Now, I do still think the pipeline could be better, in principle. But the challenge is to train people to build their own paradigms, and that’s a major problem in its own right. I don’t know of anyone ever having done it before at scale; there’s no template to copy for this. I have been working on it, though.
What links here?
- Implications of Civilizational Inadequacy (reviewing mazes/simulacra/etc) by Raemon (21 Jan 2022 1:45 UTC; 93 points)
- Chris_Leong 17 Jan 2022 18:18 UTC
  LW: 14 AF: 5
  AF Parent
  The object-level claims here seem straightforwardly true, but I think “challenges with breaking into MIRI-style research” is a misleading way to characterize it. The post makes it sound like these are problems with the pipeline for new researchers, but really these problems are all driven by challenges of the kind of research involved.
  
  There’s definitely some truth to this, but I guess I’m skeptical that there isn’t anything that we can do about some of these challenges. Actually, rereading I can see that you’ve conceded this towards the end of your post. I agree that there might be a limit to how much progress we can make on these issues, but I think we shouldn’t rule out making progress too quickly.
  Figuring out new paths, new frames, applying new skills and knowledge, explaining your own ways of evaluating outputs… these are all central pieces of doing this kind of research. If the pipeline did not force people to figure this sort of stuff out, then it would not select for researchers well-suited to this kind of work.
  
  Some of these aspects don’t really select for people with the ability to figure this kind of stuff out, but rather strongly select for people who have either saved up money to fund themselves or who happen to be located in the Bay Area, ect.
  We don’t know the right frames to apply (and if we just picked some, they’d probably be wrong)
  Philosophy often has this problem and they address this by covering a wide range of perspectives with the hope that you’re inspired by the readings even if none of them are correct.
  We don’t have clear shared standards for evaluating work. Most people doing MIRI-style research think most other people doing MIRI-style research are going about it all wrong. Whatever perception of credibility might be generated by something paper-like would likely be fake.
  This is a hugely difficult problem, but maybe it’s better to try rather than not try at all?
  - johnswentworth 18 Jan 2022 1:51 UTC
    LW: 6 AF: 4
    AF Parent
    There’s definitely some truth to this, but I guess I’m skeptical that there isn’t anything that we can do about some of these challenges. Actually, rereading I can see that you’ve conceded this towards the end of your post. I agree that there might be a limit to how much progress we can make on these issues, but I think we shouldn’t rule out making progress too quickly.

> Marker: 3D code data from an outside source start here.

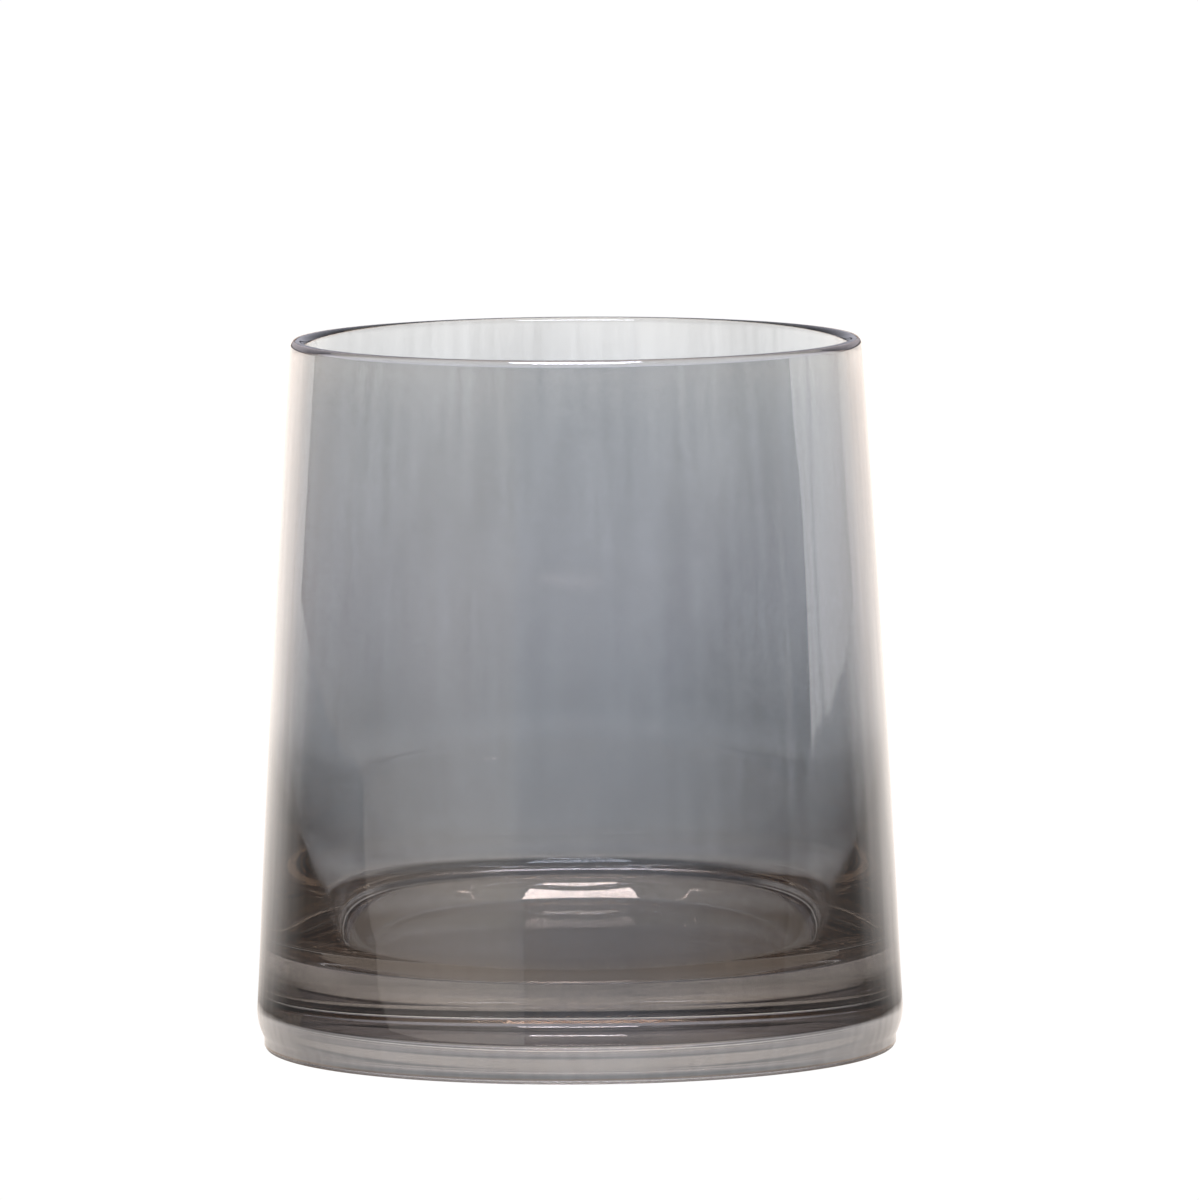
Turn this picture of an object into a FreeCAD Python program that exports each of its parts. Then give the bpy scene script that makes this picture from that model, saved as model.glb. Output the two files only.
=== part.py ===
import FreeCAD, Part
import math
import os

import Sketcher

# Whiskey tumbler: a heavy-based drinking glass with a metallic smoke film on its outside.
#
# Frame: +Z is up and is the axis of revolution. The origin is on that axis, at the centre of
# the ring the glass stands on, so the table top is the plane z = 0. Lengths are millimetres.
#
# Both pieces are bodies of revolution. Each is a closed half section, sketched on its body's
# XZ plane (sketch x is the radius, sketch y is the height) and turned once about Z.
#
#   glass_vessel   the clear glass: a thin wall and a thick solid base, all one piece
#   smoke_film     the smoke-grey lustre on its outside, from the small round at the foot up
#                  over the outer half of the lip

# ---------------------------------------------------------------------------------------------
# Driving dimensions: name, value, meaning
# ---------------------------------------------------------------------------------------------

DIMENSIONS = [
    ("total_height", 95.0, "table to the top of the lip"),
    ("lip_foot_height", 94.05, "height where the half-round lip starts"),
    ("lip_outer_radius", 38.05, "outer radius there"),
    ("lip_top_radius", 37.1, "radius of the highest point of the lip"),
    ("lip_inner_radius", 36.15, "inner radius where the lip starts"),
    ("wall_mid_height", 53.0, "height of a point half way up the outer wall"),
    ("wall_mid_radius", 40.65, "outer radius there"),
    ("shoulder_height", 19.0, "height where the long taper runs into the rounded base"),
    ("shoulder_radius", 42.45, "outer radius there"),
    ("shoulder_mid_height", 11.0, "height of a point between the belly and the taper"),
    ("shoulder_mid_radius", 42.82, "outer radius there"),
    ("belly_height", 5.6, "height of the greatest radius"),
    ("belly_radius", 43.12, "greatest radius of the clear glass"),
    ("heel_mid_height", 3.3, "height of a point on the rounding below the belly"),
    ("heel_mid_radius", 42.85, "outer radius there"),
    ("foot_height", 1.7, "top of the upright band around the foot"),
    ("foot_radius", 42.2, "outer radius of that band"),
    ("edge_height", 0.6, "height of the small round between that band and the bearing ring"),
    ("bearing_radius", 41.6, "outer radius of the flat ring that the glass stands on"),
    ("punt_radius", 36.0, "inner radius of that ring, where the hollow under the base starts"),
    ("punt_depth", 0.3, "depth of that hollow at the axis"),
    ("bore_mid_height", 70.0, "height of a point on the inner wall"),
    ("bore_mid_radius", 37.72, "inner radius there"),
    ("bore_foot_height", 44.0, "height where the cavity is widest"),
    ("bore_foot_radius", 38.9, "inner radius there"),
    ("bowl_mid_height", 30.0, "height of a point on the curve that closes the cavity in"),
    ("bowl_mid_radius", 38.35, "inner radius there"),
    ("corner_height", 16.5, "height where that curve meets the round of the floor's corner"),
    ("corner_radius", 35.8, "inner radius there"),
    ("floor_height", 12.2, "height of the cavity's flat floor, the thickness of the base"),
    ("floor_radius", 30.4, "radius of the flat part of that floor"),
    ("film_thickness", 0.1, "nominal thickness of the smoke film"),
    ("film_turn_height", 94.525, "height of a point on the lip, one third of the way to its top"),
    ("film_turn_radius", 37.923, "radius there"),
    ("film_top_height", 94.873, "height on the lip where the film ends"),
    ("film_top_radius", 37.575, "radius there"),
]

SIZE = {name: value for name, value, meaning in DIMENSIONS}


def fill_sheet(doc):
    """Write the dimensions into the document's sheet, one in each line."""
    sheet = doc.addObject("Spreadsheet::Sheet", "Dimensions")
    for line, (name, value, meaning) in enumerate(DIMENSIONS, start=1):
        sheet.set("A%d" % line, name)
        sheet.set("B%d" % line, str(value))
        sheet.set("C%d" % line, meaning)
        sheet.setAlias("B%d" % line, name)
    doc.recompute()


# ---------------------------------------------------------------------------------------------
# Points of the half sections: the names added up for the radius, and those for the height
# ---------------------------------------------------------------------------------------------

PUNT_TOP = ([], ["punt_depth"])
PUNT_RIM = (["punt_radius"], [])
BEARING = (["bearing_radius"], [])
EDGE = (["foot_radius"], ["edge_height"])
FOOT = (["foot_radius"], ["foot_height"])
HEEL_MID = (["heel_mid_radius"], ["heel_mid_height"])
BELLY = (["belly_radius"], ["belly_height"])
SHOULDER_MID = (["shoulder_mid_radius"], ["shoulder_mid_height"])
SHOULDER = (["shoulder_radius"], ["shoulder_height"])
WALL_MID = (["wall_mid_radius"], ["wall_mid_height"])
LIP_OUTER = (["lip_outer_radius"], ["lip_foot_height"])
FILM_TURN = (["film_turn_radius"], ["film_turn_height"])
FILM_TOP = (["film_top_radius"], ["film_top_height"])
LIP_TOP = (["lip_top_radius"], ["total_height"])
LIP_INNER = (["lip_inner_radius"], ["lip_foot_height"])
BORE_MID = (["bore_mid_radius"], ["bore_mid_height"])
BORE_FOOT = (["bore_foot_radius"], ["bore_foot_height"])
BOWL_MID = (["bowl_mid_radius"], ["bowl_mid_height"])
CORNER = (["corner_radius"], ["corner_height"])
FLOOR_RIM = (["floor_radius"], ["floor_height"])
FLOOR_CENTRE = ([], ["floor_height"])

LIP_TURN = 30     # degrees from level, where the lip faces at FILM_TURN
LIP_END = 60      # and at FILM_TOP


def outward(point, rise=0):
    """The point on the film's skin straight off the glass, which faces up by rise degrees."""
    radius, height = point
    if rise == 0:
        return (radius + ["film_thickness"], height)
    across = "film_thickness * %.4f" % math.cos(math.radians(rise))
    up = "film_thickness * %.4f" % math.sin(math.radians(rise))
    return (radius + [across], height + [up])


# Each section is its first point and then its edges in order. An edge is ("line", end),
# ("through", middle, end) for an arc drawn through a middle point, ("level first", end) for an
# arc that leaves its first point horizontally, or ("level last", end) for one that arrives so.

VESSEL_START = PUNT_TOP
VESSEL_EDGES = [
    ("level first", PUNT_RIM),
    ("line", BEARING),
    ("level first", EDGE),
    ("line", FOOT),
    ("through", HEEL_MID, BELLY),
    ("through", SHOULDER_MID, SHOULDER),
    ("through", WALL_MID, LIP_OUTER),
    ("through", LIP_TOP, LIP_INNER),
    ("through", BORE_MID, BORE_FOOT),
    ("through", BOWL_MID, CORNER),
    ("level last", FLOOR_RIM),
    ("line", FLOOR_CENTRE),
    ("line", PUNT_TOP),
]

FILM_START = EDGE
FILM_EDGES = [
    ("line", outward(EDGE)),
    ("line", outward(FOOT)),
    ("through", outward(HEEL_MID), outward(BELLY)),
    ("through", outward(SHOULDER_MID), outward(SHOULDER)),
    ("through", outward(WALL_MID), outward(LIP_OUTER)),
    ("through", outward(FILM_TURN, LIP_TURN), outward(FILM_TOP, LIP_END)),
    ("line", FILM_TOP),
    ("through", FILM_TURN, LIP_OUTER),
    ("through", WALL_MID, SHOULDER),
    ("through", SHOULDER_MID, BELLY),
    ("through", HEEL_MID, FOOT),
    ("line", EDGE),
]

# ---------------------------------------------------------------------------------------------
# Drawing a half section: every point is held by two distances that read the sheet
# ---------------------------------------------------------------------------------------------

START, END, CENTRE = 1, 2, 3      # the points of an edge, as Sketcher numbers them
ORIGIN = (-1, 1)                  # the sketch's own origin
RADIAL_AXIS, Z_AXIS = -1, -2      # the sketch's own x and y axes


def value(term):
    """The value of a dimension, or of a dimension times a number."""
    name, star, factor = term.partition(" * ")
    return SIZE[name] * float(factor or 1)


def total(names):
    return sum(value(name) for name in names)


def formula(names):
    return " + ".join("Dimensions." + name for name in names)


def at(point):
    """The point as a vector of the sketch, from the values the sheet was filled with."""
    radius, height = point
    return FreeCAD.Vector(total(radius), total(height), 0)


def hold(sketch, edge, end, point):
    """Hold a point of an edge at its radius and height."""
    radius, height = point
    for kind, names, axis in (("DistanceX", radius, Z_AXIS), ("DistanceY", height, RADIAL_AXIS)):
        if names:
            rule = Sketcher.Constraint(kind, *ORIGIN, edge, end, total(names))
            number = sketch.addConstraint(rule)
            sketch.setExpression("Constraints[%d]" % number, formula(names))
        else:
            sketch.addConstraint(Sketcher.Constraint("PointOnObject", edge, end, axis))


def level_middle(level, other):
    """The middle of the arc that is horizontal at one end and passes through the other."""
    across = other.x - level.x
    up = other.y - level.y
    centre = FreeCAD.Vector(level.x, level.y + (across ** 2 + up ** 2) / (2 * up), 0)
    towards = (level - centre) + (other - centre)
    return centre + towards.normalize() * (level - centre).Length


def draw_arc(sketch, first, middle, last):
    """Draw an arc; say which of its ends is which, because Sketcher turns all arcs one way."""
    number = sketch.addGeometry(Part.Arc(first, middle, last), False)
    if (sketch.getPoint(number, START) - first).Length < 1e-6:
        return number, START, END
    return number, END, START


def draw_section(sketch, start, edges):
    """Draw a closed chain of edges and constrain it fully."""
    before = start
    previous = None
    opening = None
    for step in edges:
        kind, after = step[0], step[-1]
        first, last = at(before), at(after)
        if kind == "line":
            edge = sketch.addGeometry(Part.LineSegment(first, last), False)
            begins, ends = START, END
        elif kind == "through":
            edge, begins, ends = draw_arc(sketch, first, at(step[1]), last)
            mark = sketch.addGeometry(Part.Point(at(step[1])), True)
            hold(sketch, mark, START, step[1])
            sketch.addConstraint(Sketcher.Constraint("PointOnObject", mark, START, edge))
        elif kind == "level first":
            edge, begins, ends = draw_arc(sketch, first, level_middle(first, last), last)
            sketch.addConstraint(Sketcher.Constraint("Vertical", edge, CENTRE, edge, begins))
        else:
            edge, begins, ends = draw_arc(sketch, first, level_middle(last, first), last)
            sketch.addConstraint(Sketcher.Constraint("Vertical", edge, CENTRE, edge, ends))
        if previous is None:
            opening = (edge, begins)
        else:
            sketch.addConstraint(Sketcher.Constraint("Coincident", *previous, edge, begins))
        hold(sketch, edge, ends, after)
        previous = (edge, ends)
        before = after
    sketch.addConstraint(Sketcher.Constraint("Coincident", *previous, *opening))


# ---------------------------------------------------------------------------------------------
# Bodies
# ---------------------------------------------------------------------------------------------

def origin_feature(body, role):
    """One of the body's own planes or axes, found by its role."""
    for feature in body.Origin.OriginFeatures:
        if feature.Role == role:
            return feature
    raise RuntimeError("the body has no " + role)


def turned_body(doc, name, start, edges):
    """A body made by turning one half section a full turn about the Z axis."""
    body = doc.addObject("PartDesign::Body", name)
    body.Label = name
    body.Placement = FreeCAD.Placement()
    sketch = body.newObject("Sketcher::SketchObject", name + "_section")
    sketch.AttachmentSupport = [(origin_feature(body, "XZ_Plane"), "")]
    sketch.MapMode = "FlatFace"
    draw_section(sketch, start, edges)
    doc.recompute()
    turn = body.newObject("PartDesign::Revolution", name + "_turned")
    turn.Profile = sketch
    turn.ReferenceAxis = (origin_feature(body, "Z_Axis"), [""])
    turn.Angle = 360.0
    doc.recompute()
    return body


# ---------------------------------------------------------------------------------------------
# The model
# ---------------------------------------------------------------------------------------------

doc = FreeCAD.newDocument("whiskey_tumbler")
fill_sheet(doc)

bodies = [
    turned_body(doc, "glass_vessel", VESSEL_START, VESSEL_EDGES),
    turned_body(doc, "smoke_film", FILM_START, FILM_EDGES),
]
doc.recompute()

# Nothing is written unless every object has worked out and every body is one sound solid
for item in doc.Objects:
    if "Invalid" in item.State or "Error" in item.State:
        raise RuntimeError(item.Label + " failed: " + ", ".join(item.State))
for body in bodies:
    shape = body.Shape
    if shape.isNull() or not shape.isValid():
        raise RuntimeError(body.Label + " has no valid shape")
    if len(shape.Solids) != 1:
        raise RuntimeError(body.Label + " is not one solid")

# What the sheet's sizes come to
vessel, film = (body.Shape for body in bodies)
cavity = Part.makeCylinder(60, SIZE["total_height"] - SIZE["floor_height"],
                           FreeCAD.Vector(0, 0, SIZE["floor_height"])).cut(vessel)
inside = [solid for solid in cavity.Solids if solid.BoundBox.XMax < SIZE["belly_radius"]]
print("sketches fully constrained:",
      [item.FullyConstrained for item in doc.Objects if item.TypeId == "Sketcher::SketchObject"])
print("glass %.1f cm3, film %.2f cm3, overlap %.4f cm3" % (
    vessel.Volume / 1000, film.Volume / 1000, vessel.common(film).Volume / 1000))
print("brimful %.0f ml, glass weighs %.0f g at 2.48 g/cm3" % (
    sum(solid.Volume for solid in inside) / 1000, vessel.Volume / 1000 * 2.48))
print("floor corner round %.2f mm" % (
    ((SIZE["corner_radius"] - SIZE["floor_radius"]) ** 2
     + (SIZE["corner_height"] - SIZE["floor_height"]) ** 2)
    / (2 * (SIZE["corner_height"] - SIZE["floor_height"]))))

os.makedirs("parts", exist_ok=True)
for body in bodies:
    body.Shape.exportStep(os.path.join("parts", body.Label + ".step"))
    box = body.Shape.optimalBoundingBox(False, False)
    print("%-14s %7.2f x %7.2f x %7.2f mm, z from %.2f to %.2f" % (
        body.Label, box.XLength, box.YLength, box.ZLength, box.ZMin, box.ZMax))
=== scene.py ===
# %% [markdown]
# # A smoke-lustre whiskey tumbler
# The real object is a heavy-based drinking glass, formed in one piece from clear soda-lime
# glass. Its outside carries a metallic film, far under a thousandth of a millimetre thick,
# which gives the smoke grey and the soft mirror. So there are two pieces: the clear glass,
# and the film. First the measured model is loaded. It is a fixed frame: the new pieces take
# the places of its solids, and ride on its one body, "root".

import math

import bmesh
import bpy
from mathutils import Matrix, Quaternion, Vector, noise


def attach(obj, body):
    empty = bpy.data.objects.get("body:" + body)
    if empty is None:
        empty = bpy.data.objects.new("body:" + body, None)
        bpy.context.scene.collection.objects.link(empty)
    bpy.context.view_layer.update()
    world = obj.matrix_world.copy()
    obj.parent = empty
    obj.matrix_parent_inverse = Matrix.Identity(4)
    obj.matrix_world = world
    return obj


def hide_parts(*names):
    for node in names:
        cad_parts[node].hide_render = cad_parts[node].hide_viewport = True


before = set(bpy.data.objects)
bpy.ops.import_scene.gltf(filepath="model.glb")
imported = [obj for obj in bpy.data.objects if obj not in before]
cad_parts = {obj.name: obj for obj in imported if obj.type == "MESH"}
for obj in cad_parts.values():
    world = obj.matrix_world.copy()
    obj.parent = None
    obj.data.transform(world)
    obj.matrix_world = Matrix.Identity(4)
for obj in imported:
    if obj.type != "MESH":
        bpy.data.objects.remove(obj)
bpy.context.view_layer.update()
MM = 0.001

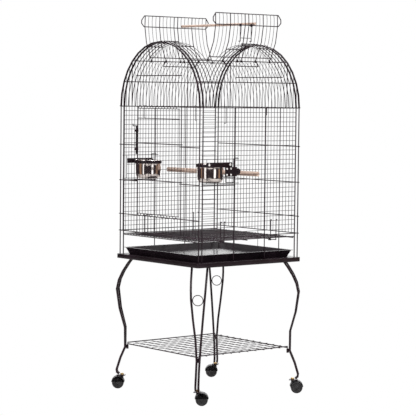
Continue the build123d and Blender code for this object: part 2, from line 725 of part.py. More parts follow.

    To be clear, I don’t intend to argue that the problem is too hard or not worthwhile or whatever. Rather, my main point is that solutions need to grapple with the problems of teaching people to create new paradigms, and working with people who don’t share standard frames. I expect that attempts to mimic the traditional pipelines of paradigmatic fields will not solve those problems. That’s not an argument against working on it, it’s just an argument that we need fundamentally different strategies than the standard education and career paths in other fields.
- Koen.Holtman 19 Jan 2022 17:13 UTC
  LW: 5 AF: 3
  AF Parent
  I like your summary of the situation:
  
  Most people doing MIRI-style research think most other people doing MIRI-style research are going about it all wrong.
  
  This has also been my experience, at least on this forum. Much less so in academic-style papers about alignment. This has certain consequences for the problem of breaking into preparadigmatic alignment research.
  
  Here are two ways to do preparadigmatic research:
  1. Find something that is all wrong with somebody else’s paradigm, then write about it.
  2. Find a new useful paradigm and write about it.
  MIRI-style preparadigmatic research, to the extent that it is published, read, and discussed on this forum, is almost all about the first of the above. Even on a forum as generally polite and thoughtful as this one, social media dynamics promote and reward the first activity much more than the second.
  
  In science and engineering, people will usually try very hard to make progress by standing on the shoulders of others. The discourse on this forum, on the other hand, more often resembles that of a bunch of crabs in a bucket.
  
  My conclusion is of course that if you want to break into preparadigmatic research, then you are going about it all wrong if your approach is to try to engage more with MIRI, or to maximise engagement scores on this forum.
  - Chris_Leong 19 Jan 2022 19:07 UTC
    LW: 2 AF: 1
    AF Parent
    In science and engineering, people will usually try very hard to make progress by standing on the shoulders of others. The discourse on this forum, on the other hand, more often resembles that of a bunch of crabs in a bucket.
    
    Hmm… Yeah, I certainly don’t think that there’s enough collaboration or appreciation of the insights that other approaches may provide.
    
    Any thoughts on how to encourage a healthier dynamic.
    - Koen.Holtman 20 Jan 2022 12:19 UTC
      LW: 3 AF: 2
      AF Parent
      
      Any thoughts on how to encourage a healthier dynamic.
      
      I have no easy solution to offer, except for the obvious comment that the world is bigger than this forum.
      
      My own stance is to treat the over-production of posts of type 1 above as just one of these inevitable things that will happen in the modern media landscape. There is some value to these posts, but after you have read about 20 of them, you can be pretty sure about how the next one will go.
      
      So I try to focus my energy, as a reader and writer, on work of type 2 instead. I treat arXiv as my main publication venue, but I do spend some energy cross-posting my work of type 2 here. I hope that it will inspire others, or at least counter-balance some of the type 1 work.